[Stored records]
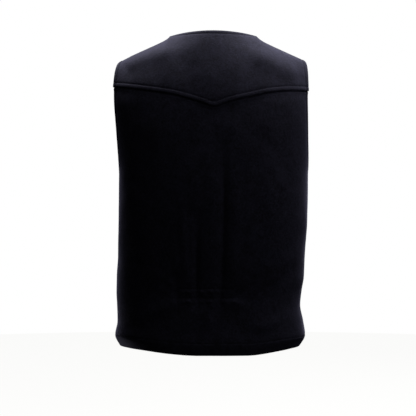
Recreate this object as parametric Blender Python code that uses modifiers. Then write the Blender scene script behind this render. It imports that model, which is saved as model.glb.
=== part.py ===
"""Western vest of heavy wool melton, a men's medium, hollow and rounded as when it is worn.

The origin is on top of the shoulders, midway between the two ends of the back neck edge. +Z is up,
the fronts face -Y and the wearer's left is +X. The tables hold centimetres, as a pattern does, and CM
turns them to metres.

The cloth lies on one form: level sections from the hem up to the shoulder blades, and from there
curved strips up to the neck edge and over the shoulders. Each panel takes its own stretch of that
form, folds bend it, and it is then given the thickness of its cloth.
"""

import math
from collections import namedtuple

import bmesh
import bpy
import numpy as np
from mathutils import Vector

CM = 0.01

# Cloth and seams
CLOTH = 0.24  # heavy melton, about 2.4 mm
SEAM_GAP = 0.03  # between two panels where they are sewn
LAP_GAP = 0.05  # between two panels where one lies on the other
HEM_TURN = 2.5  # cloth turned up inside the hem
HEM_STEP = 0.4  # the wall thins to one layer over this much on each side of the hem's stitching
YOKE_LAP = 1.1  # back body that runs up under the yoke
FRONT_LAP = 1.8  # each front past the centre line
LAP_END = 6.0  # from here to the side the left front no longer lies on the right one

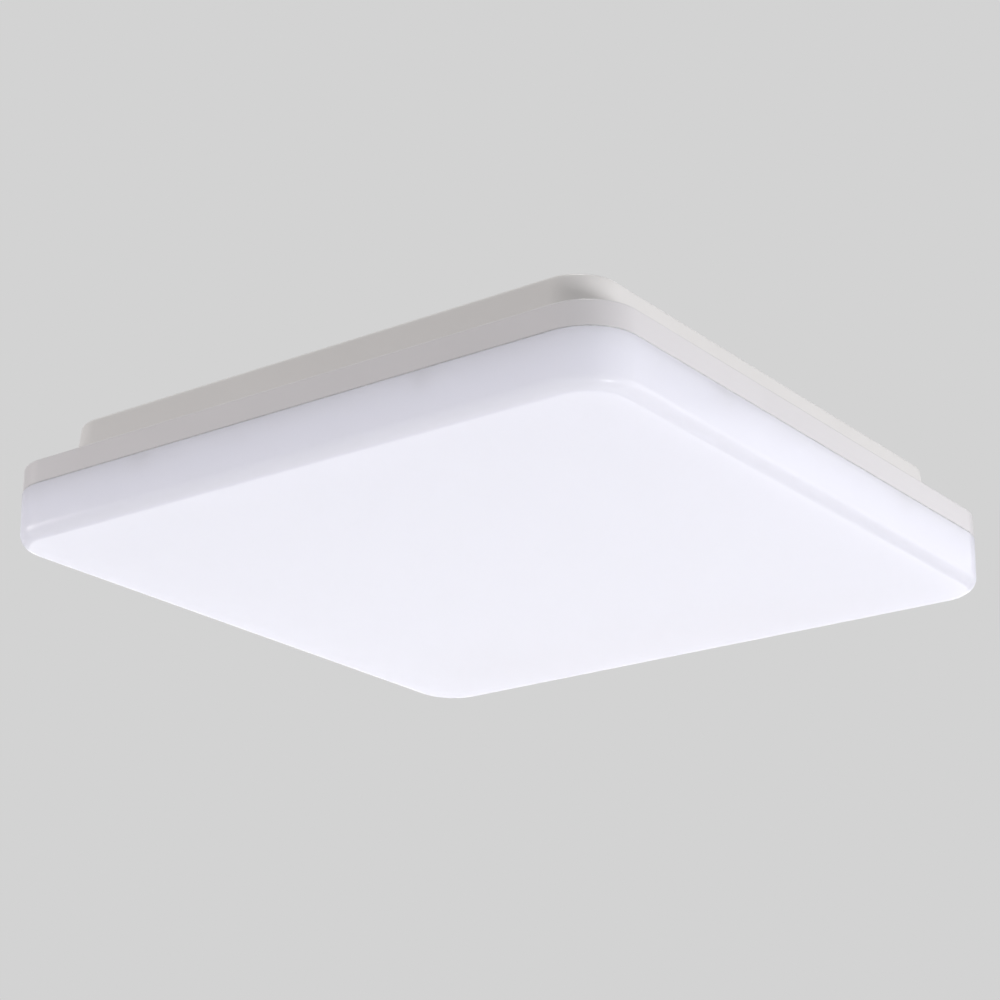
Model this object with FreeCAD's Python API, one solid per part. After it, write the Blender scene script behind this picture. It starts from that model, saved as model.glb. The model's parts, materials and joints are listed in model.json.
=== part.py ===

[What is required]
Output the whole listing above again, word for word.

[The output]
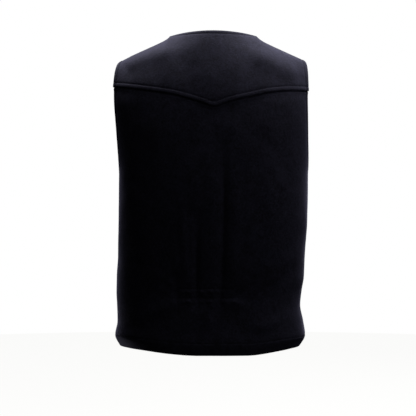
Recreate this object as parametric Blender Python code that uses modifiers. Then write the Blender scene script behind this render. It imports that model, which is saved as model.glb.
=== part.py ===
"""Western vest of heavy wool melton, a men's medium, hollow and rounded as when it is worn.

The origin is on top of the shoulders, midway between the two ends of the back neck edge. +Z is up,
the fronts face -Y and the wearer's left is +X. The tables hold centimetres, as a pattern does, and CM
turns them to metres.

The cloth lies on one form: level sections from the hem up to the shoulder blades, and from there
curved strips up to the neck edge and over the shoulders. Each panel takes its own stretch of that
form, folds bend it, and it is then given the thickness of its cloth.
"""

import math
from collections import namedtuple

import bmesh
import bpy
import numpy as np
from mathutils import Vector

CM = 0.01

# Cloth and seams
CLOTH = 0.24  # heavy melton, about 2.4 mm
SEAM_GAP = 0.03  # between two panels where they are sewn
LAP_GAP = 0.05  # between two panels where one lies on the other
HEM_TURN = 2.5  # cloth turned up inside the hem
HEM_STEP = 0.4  # the wall thins to one layer over this much on each side of the hem's stitching
YOKE_LAP = 1.1  # back body that runs up under the yoke
FRONT_LAP = 1.8  # each front past the centre line
LAP_END = 6.0  # from here to the side the left front no longer lies on the right one

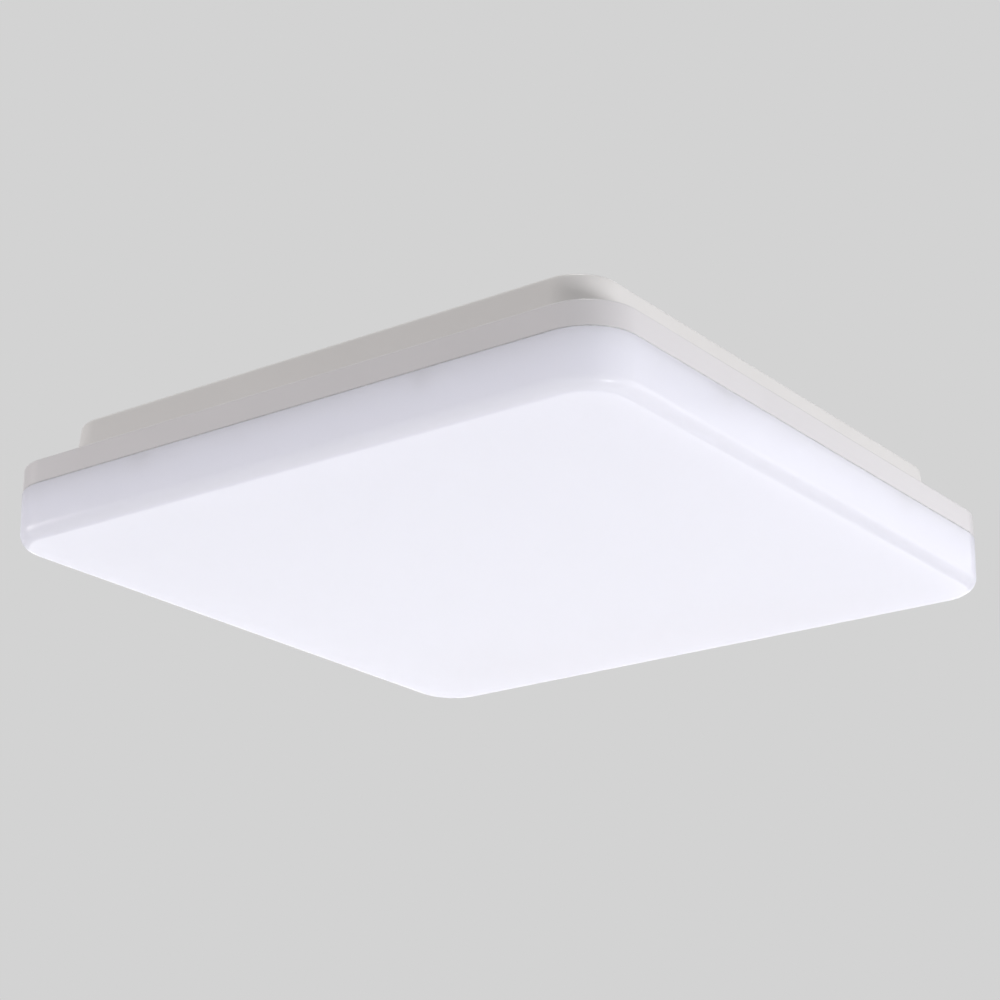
Model this object with FreeCAD's Python API, one solid per part. After it, write the Blender scene script behind this picture. It starts from that model, saved as model.glb. The model's parts, materials and joints are listed in model.json.
=== part.py ===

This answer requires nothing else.